Russian law enforcement officers detained 140 people at a Muslim prayer room in Moscow on Friday as part of a search for Islamist militants, Russian news agencies quoted Federal Security Service (FSB) officials as saying.
FSB and Federal Migration Service officers took the detainees, including more than 30 foreigners, to police stations near the site in southern Moscow, state-run RIA cited the FSB's Moscow branch as saying.
There was no indication of any link to the April 15 attack at the Boston Marathon, in which U.S. authorities believe two ethnic Chechen brothers with roots in Russia's North Caucasus set off bombs that killed three people and wounded 264.

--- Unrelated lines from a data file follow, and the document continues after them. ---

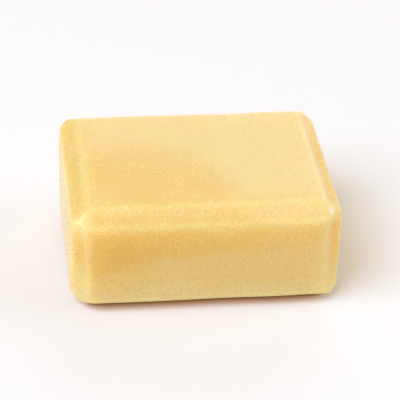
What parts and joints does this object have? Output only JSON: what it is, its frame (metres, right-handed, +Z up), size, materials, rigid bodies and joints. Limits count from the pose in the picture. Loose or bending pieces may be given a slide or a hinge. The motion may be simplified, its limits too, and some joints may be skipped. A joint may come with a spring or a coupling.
{
  "type": "clay bar",
  "caption": "Rectangular block of detailing clay with bevelled edges, kneaded and rubbed over wet car paint to lift bonded grit.",
  "frame": {"origin": "centre of the underside, on the surface the bar lies on", "axes": "+X along the length, +Y across the width, +Z up out of the top face"},
  "size_m": [0.074, 0.0576, 0.031],
  "materials": {
    "clay": "satin, waxy, pale amber"
  },
  "bodies": {
    "root": {"clay_bar": "clay"}
  },
  "joints": []
}
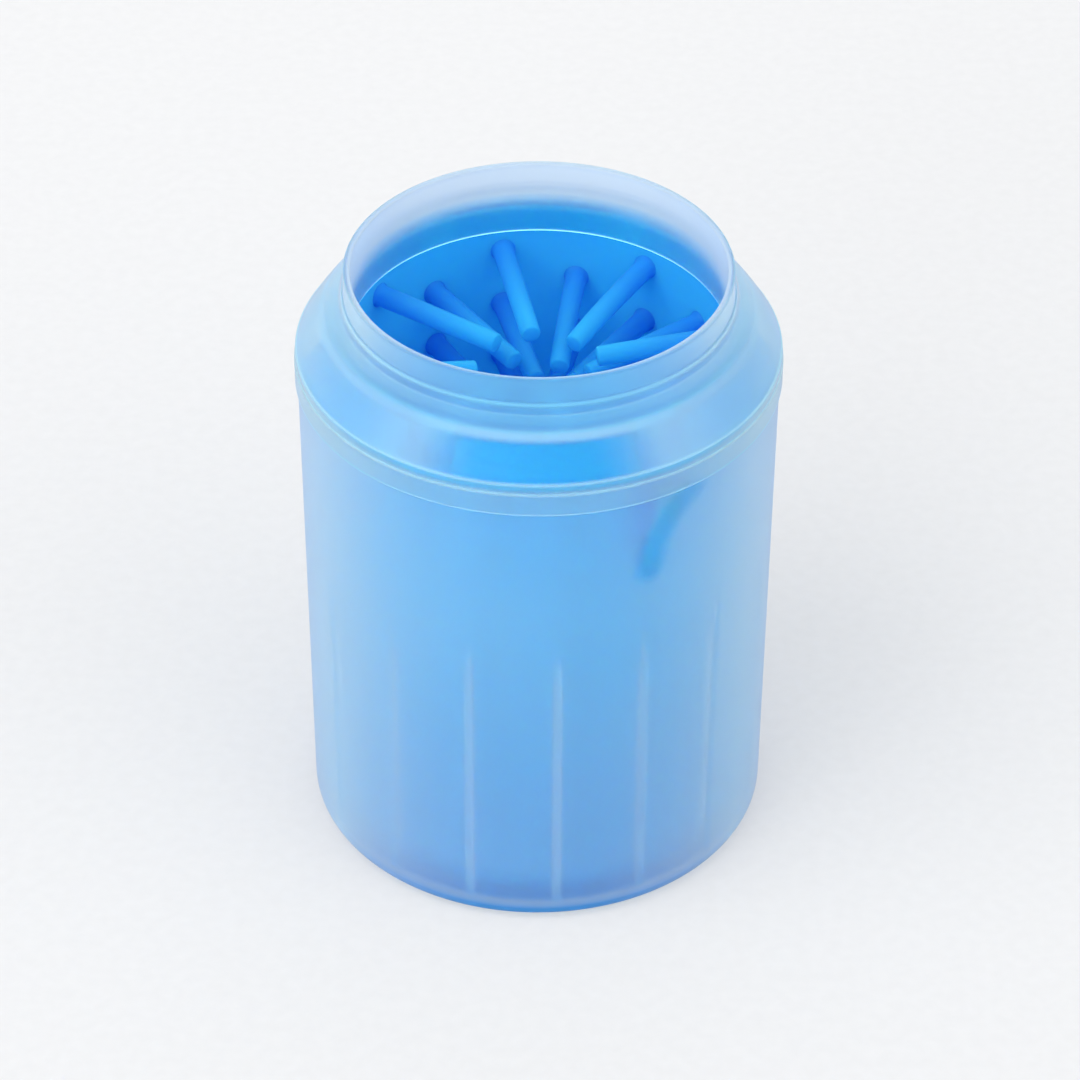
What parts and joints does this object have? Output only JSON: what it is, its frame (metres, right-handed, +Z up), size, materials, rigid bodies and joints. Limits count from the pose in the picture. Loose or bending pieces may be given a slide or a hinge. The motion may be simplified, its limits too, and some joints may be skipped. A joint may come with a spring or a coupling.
{
  "type": "paw washer cup",
  "caption": "Hand-held cup for rinsing a pet's muddy paw: a frosted cup with a push-on open collar and a removable soft sleeve of inward-pointing bristles.",
  "frame": {"origin": "centre of the base, on the plane that the cup stands on", "axes": "+Z up along the cup's axis, -Y to the front, +X to the right seen from the front"},
  "size_m": [0.1048, 0.1048, 0.14],
  "materials": {
    "frosted_plastic": "frosted translucent, milky, faint satin sheen",
    "blue_silicone": "soft matt silicone"
  },
  "bodies": {
    "cup": {"cup": "frosted_plastic"},
    "sleeve": {"bristle_sleeve": "blue_silicone", "bristles": "blue_silicone"},
    "collar": {"collar": "frosted_plastic"}
  },
  "joints": [
    {"name": "sleeve_lift", "type": "slide", "parent": "cup", "child": "sleeve", "axis": [0, 0, 1], "range_m": [0, 0.13]},
    {"name": "collar_lift", "type": "slide", "parent": "sleeve", "child": "collar", "axis": [0, 0, 1], "range_m": [0, 0.04]}
  ]
}
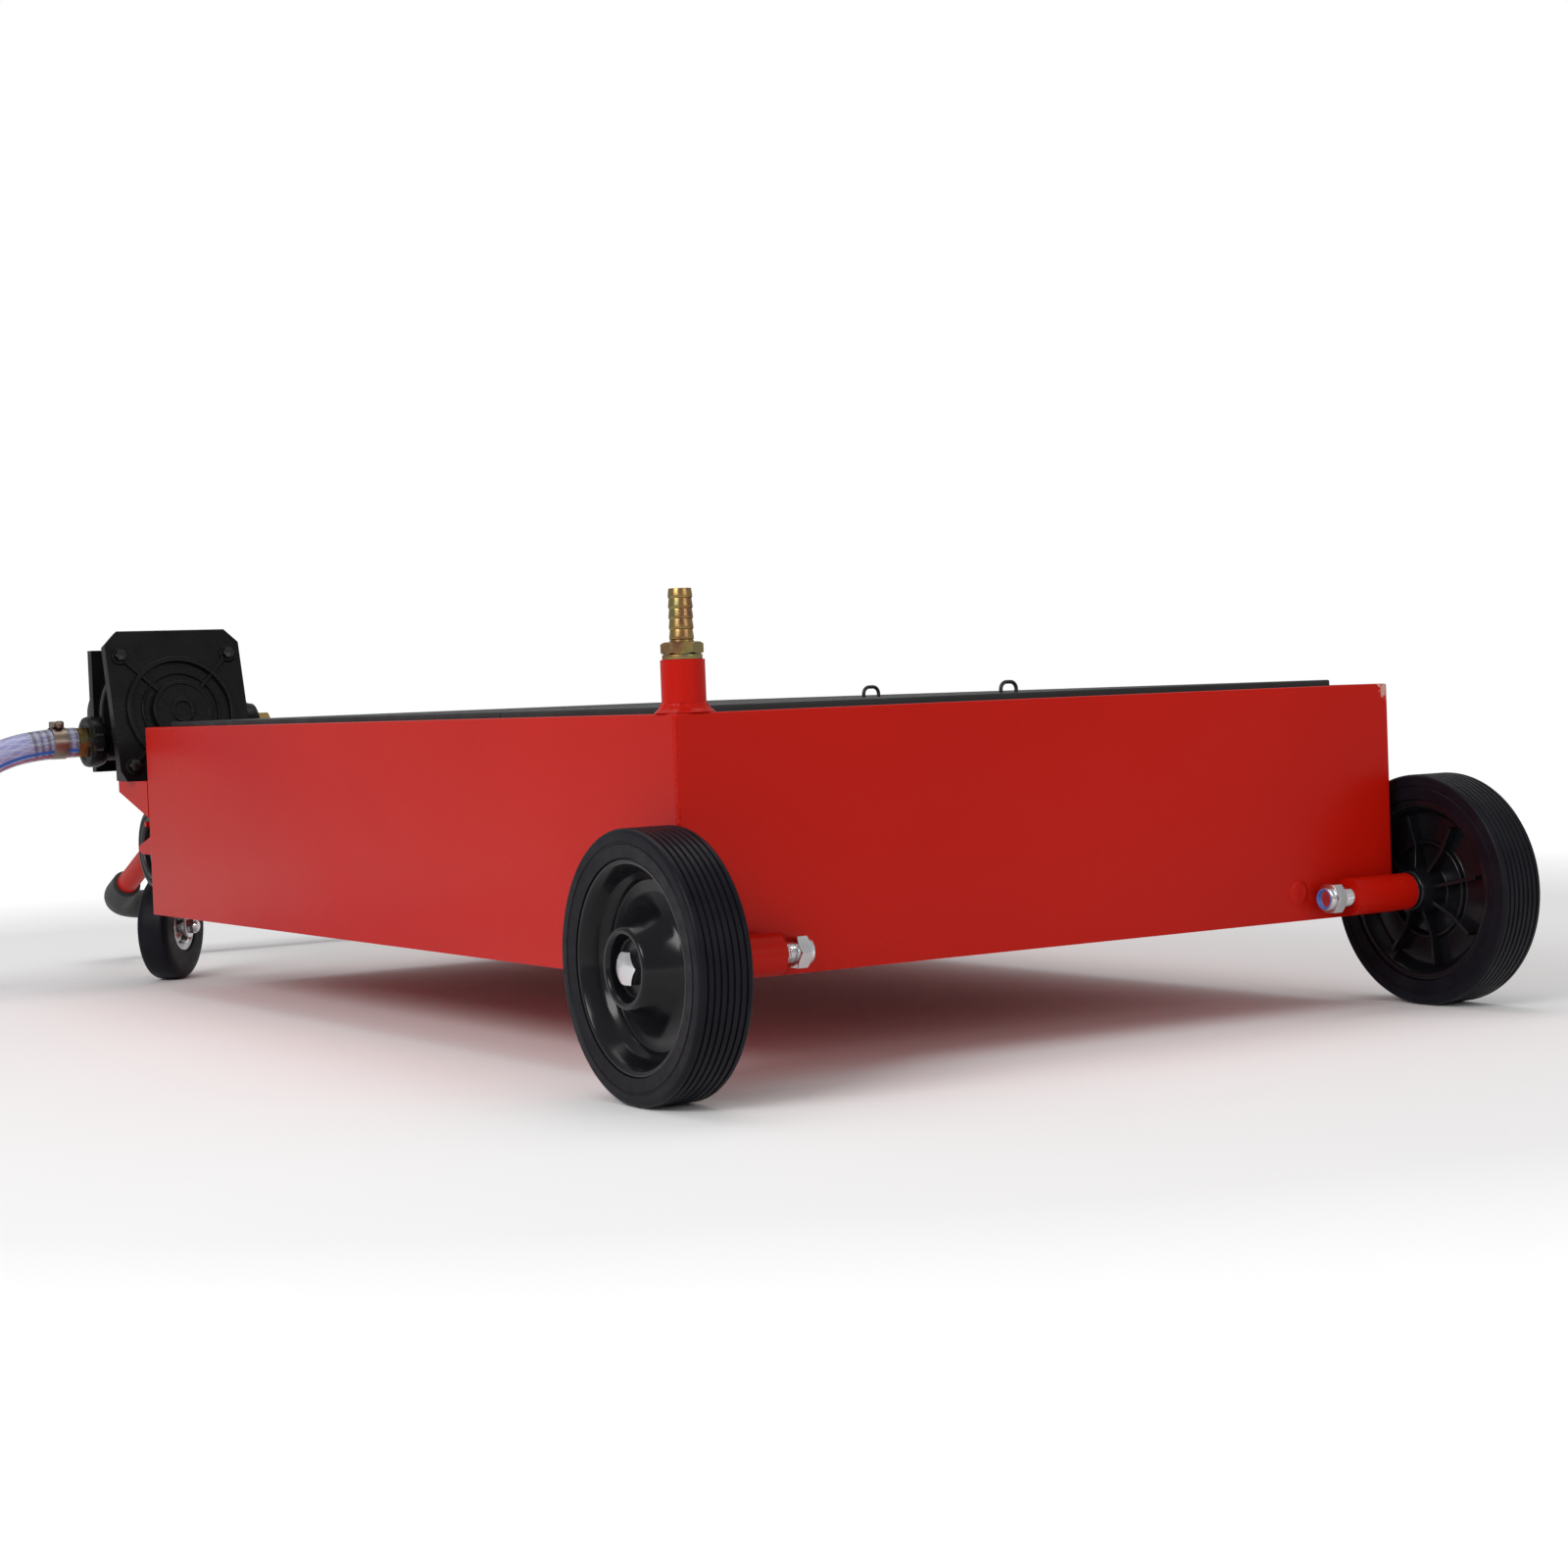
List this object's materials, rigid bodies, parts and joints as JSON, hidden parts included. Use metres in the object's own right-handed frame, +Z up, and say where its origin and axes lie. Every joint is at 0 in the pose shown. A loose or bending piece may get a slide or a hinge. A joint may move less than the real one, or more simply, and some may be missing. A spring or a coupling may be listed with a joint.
{
  "type": "waste oil drain tank",
  "caption": "Low steel drain tank on two fixed wheels and swivel casters, with lift-off screens, corner suction pipe, tow handle, electric transfer pump and hose.",
  "frame": {"origin": "on the floor below the centre of the box round everything but the hose, the lead and what is on them", "axes": "+X towards the end with the two fixed wheels, +Y towards the side away from the pump, +Z up"},
  "size_m": [1.744, 1.4025, 0.391],
  "materials": {
    "paint": "gloss enamel",
    "black_screen": "satin",
    "zinc": "yellow zinc plate",
    "steel": "bright zinc plate",
    "tyre": "matt rubber",
    "hub_plastic": "gloss",
    "foam": "matt foam",
    "cast_black": "black enamel",
    "motor_black": "black enamel",
    "black_steel": "black oxide",
    "black_plastic": "matt",
    "hose": "clear braided vinyl",
    "lead": "matt"
  },
  "bodies": {
    "tank": {"axle_bolt_far": "steel", "axle_bolt_near": "steel", "axle_nuts": "steel", "axle_tube_far": "paint", "axle_tube_near": "paint", "axle_washers": "steel", "cable_hook": "paint", "caster_kingpin_far": "steel", "caster_kingpin_near": "steel", "caster_mount_far": "paint", "caster_mount_near": "paint", "discharge_hose": "hose", "drain_plug": "steel", "fan_cover": "black_plastic", "handle_pins": "steel", "hose_clamp": "zinc", "hose_coil": "hose", "hose_end_fitting": "zinc", "lead_coil": "lead", "lead_keeper": "paint", "lead_strain_relief": "black_plastic", "motor_housing": "motor_black", "power_lead": "lead", "power_plug": "black_plastic", "pump_body": "cast_black", "pump_cover_screws": "black_steel", "pump_foot_bolts": "black_steel", "pump_front_cover": "cast_black", "pump_inlet_fitting": "zinc", "pump_outlet_fitting": "zinc", "pump_port_bolts": "black_steel", "pump_port_flanges": "cast_black", "pump_shelf": "paint", "screen_ledges": "paint", "suction_barb": "zinc", "suction_tube": "paint", "suction_weld": "paint", "switch_box": "black_plastic", "tank_shell": "paint"},
    "wheel_near": {"wheel_hub_near": "hub_plastic", "wheel_tyre_near": "tyre"},
    "wheel_far": {"wheel_hub_far": "hub_plastic", "wheel_tyre_far": "tyre"},
    "caster_near": {"caster_fork_near": "steel", "caster_axle_near": "steel"},
    "caster_far": {"caster_fork_far": "steel", "caster_axle_far": "steel"},
    "caster_wheel_near": {"caster_rim_near": "steel", "caster_tyre_near": "tyre"},
    "caster_wheel_far": {"caster_rim_far": "steel", "caster_tyre_far": "tyre"},
    "handle": {"handle_tube": "paint", "handle_grip": "foam"},
    "filter_screen": {"filter_screen": "black_screen", "screen_loops": "black_screen"},
    "cover_screen": {"cover_screen": "black_screen"},
    "pump_rotor": {"pump_rotor": "black_steel", "motor_fan": "black_plastic"},
    "rocker_switch": {"rocker_switch": "black_plastic"}
  },
  "joints": [
    {"name": "wheel_near_spin", "type": "hinge", "parent": "tank", "child": "wheel_near", "pos_m": [0.72925, -0.395, 0.1015], "axis": [0, 1, 0], "continuous": true},
    {"name": "wheel_far_spin", "type": "hinge", "parent": "tank", "child": "wheel_far", "pos_m": [0.72925, 0.395, 0.1015], "axis": [0, 1, 0], "continuous": true},
    {"name": "caster_near_swivel", "type": "hinge", "parent": "tank", "child": "caster_near", "pos_m": [-0.53675, -0.285, 0], "axis": [0, 0, 1], "continuous": true},
    {"name": "caster_far_swivel", "type": "hinge", "parent": "tank", "child": "caster_far", "pos_m": [-0.53675, 0.285, 0], "axis": [0, 0, 1], "continuous": true},
    {"name": "caster_wheel_near_spin", "type": "hinge", "parent": "caster_near", "child": "caster_wheel_near", "pos_m": [-0.51946, -0.30164, 0.059], "axis": [0.6934, 0.7206, 0], "continuous": true},
    {"name": "caster_wheel_far_spin", "type": "hinge", "parent": "caster_far", "child": "caster_wheel_far", "pos_m": [-0.51685, 0.29842, 0.059], "axis": [-0.5592, 0.829, 0], "continuous": true},
    {"name": "handle_hinge", "type": "hinge", "parent": "tank", "child": "handle", "pos_m": [-0.56675, 0, 0.177], "axis": [0, 1, 0], "range_deg": [0, 45]},
    {"name": "filter_screen_lift", "type": "slide", "parent": "tank", "child": "filter_screen", "axis": [0, 0, 1], "range_m": [0, 0.25]},
    {"name": "cover_screen_lift", "type": "slide", "parent": "tank", "child": "cover_screen", "axis": [0, 0, 1], "range_m": [0, 0.25]},
    {"name": "pump_rotor_spin", "type": "hinge", "parent": "tank", "child": "pump_rotor", "pos_m": [-0.54975, -0.303, 0.3], "axis": [1, 0, 0], "continuous": true},
    {"name": "rocker_switch_tilt", "type": "hinge", "parent": "tank", "child": "rocker_switch", "pos_m": [-0.58675, -0.303, 0.368], "axis": [0, 1, 0], "range_deg": [-5, 5]}
  ]
}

President Vladimir Putin said in a television appearance on Thursday that the Boston bombings justified his tough line against militants in the North Caucasus and that Russia and the United States must step up cooperation against militants.
RIA reported that law enforcement authorities said some people who had been at the prayer room in the past had joined an Islamist insurgency in the North Caucasus.
But government critics say such raids are aimed largely at flushing out illegal migrants from the ex-Soviet republics of the South Caucasus and Central Asia, and to show that the authorities are taking action against Islamists.
RIA said the detainees were taken to police stations for identification and questioning, and there was no immediate word on whether any would be charged. State television showed men lining up and boarding a police bus after being detained.
About 300 people were detained in a similar sweep in St. Petersburg in February, and most were swiftly released.
The RIA report named one native of Chechnya it said had joined the insurgency after visiting the prayer room, and said he had been killed in October 2011. FSB and migration service officials declined immediate comment.